Hack Attack II
A few days ago, I blogged an article in Wired about the cyberattack on Estonia ("eStonia") by Russian hackers. Last week, news emerged about attacks on U.S. and German government websites by hackers who were apparently operating from China. As this piece in the International Herald Tribune shows, the Chinese attackers resemble the Russians in that they may or may not be operating with sanction from their government. Even more troubling than the idea that, in Russia, Putin is using his geeks to probe NATO (as suggested in the Wired piece) is the idea that, in China, the People's Liberation Army may be pursuing military and foreign policy that is not only disconnected from the Communist Party's, but perhaps opposed to it:
Outside the secretive party and government bureaucracy in China, little is known about the ties between the civilian leadership and the sprawling, 2.3 million-strong People's Liberation Army.Great: 2.3 million Chinese troops, answering only to their rogue generals. It's like the obverse of the crazy situation in Washington, where a rogue president is somehow answerable only to a high-ranking general in Iraq.

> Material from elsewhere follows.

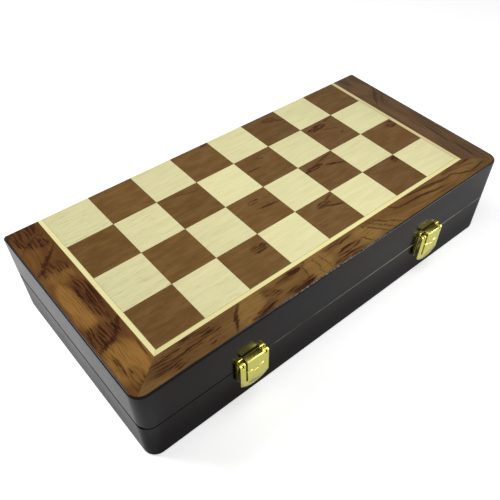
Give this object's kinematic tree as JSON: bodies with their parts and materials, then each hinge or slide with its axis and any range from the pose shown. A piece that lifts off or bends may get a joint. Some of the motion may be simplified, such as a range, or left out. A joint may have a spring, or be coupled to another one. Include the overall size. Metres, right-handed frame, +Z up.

As Hu [Jintao, the president of China] attempts to consolidate his power ahead of the important 17th Party Congress expected to be held in October, doubts remain that he exercises the same control over the military as earlier Communist leaders.

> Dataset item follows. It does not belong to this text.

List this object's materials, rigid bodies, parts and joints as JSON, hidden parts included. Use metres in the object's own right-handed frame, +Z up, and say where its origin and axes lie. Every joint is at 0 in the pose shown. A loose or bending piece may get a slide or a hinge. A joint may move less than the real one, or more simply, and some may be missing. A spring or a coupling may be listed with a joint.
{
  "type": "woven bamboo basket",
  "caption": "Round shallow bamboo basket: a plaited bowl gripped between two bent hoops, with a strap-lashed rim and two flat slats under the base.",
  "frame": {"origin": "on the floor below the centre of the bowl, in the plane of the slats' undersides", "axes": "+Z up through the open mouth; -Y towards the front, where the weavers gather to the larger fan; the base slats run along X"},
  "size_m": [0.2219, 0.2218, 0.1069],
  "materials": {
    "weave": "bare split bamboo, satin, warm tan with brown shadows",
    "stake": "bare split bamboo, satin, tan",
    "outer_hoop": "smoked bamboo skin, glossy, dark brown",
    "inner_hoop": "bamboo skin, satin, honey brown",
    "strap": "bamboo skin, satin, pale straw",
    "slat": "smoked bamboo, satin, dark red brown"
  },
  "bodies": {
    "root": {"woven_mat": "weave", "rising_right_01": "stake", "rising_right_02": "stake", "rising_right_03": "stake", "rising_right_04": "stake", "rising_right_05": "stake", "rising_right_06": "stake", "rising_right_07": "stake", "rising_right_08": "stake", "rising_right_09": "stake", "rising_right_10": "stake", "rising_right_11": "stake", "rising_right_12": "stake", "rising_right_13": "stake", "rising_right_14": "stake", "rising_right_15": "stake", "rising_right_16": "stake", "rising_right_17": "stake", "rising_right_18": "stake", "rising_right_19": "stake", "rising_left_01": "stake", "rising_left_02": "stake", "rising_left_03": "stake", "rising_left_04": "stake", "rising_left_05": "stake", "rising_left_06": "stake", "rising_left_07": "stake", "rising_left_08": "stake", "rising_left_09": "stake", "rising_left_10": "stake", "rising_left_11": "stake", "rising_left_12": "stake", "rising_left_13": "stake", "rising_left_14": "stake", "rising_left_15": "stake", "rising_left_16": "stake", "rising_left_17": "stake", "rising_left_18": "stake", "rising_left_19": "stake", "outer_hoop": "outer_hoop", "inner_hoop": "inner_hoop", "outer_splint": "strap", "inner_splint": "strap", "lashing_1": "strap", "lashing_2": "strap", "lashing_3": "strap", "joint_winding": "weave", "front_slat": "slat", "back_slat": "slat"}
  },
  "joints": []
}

These doubts were heightened when the Chinese military shot down an obsolete weather satellite in January, seemingly without informing the civilian bureaucracy in advance of what was clearly a provocative move that drew widespread international protest.
Some foreign analysts suspect that it is difficult for the civilian leadership to keep track of cyber warfare research and development because it is not centralized under a single military or intelligence command.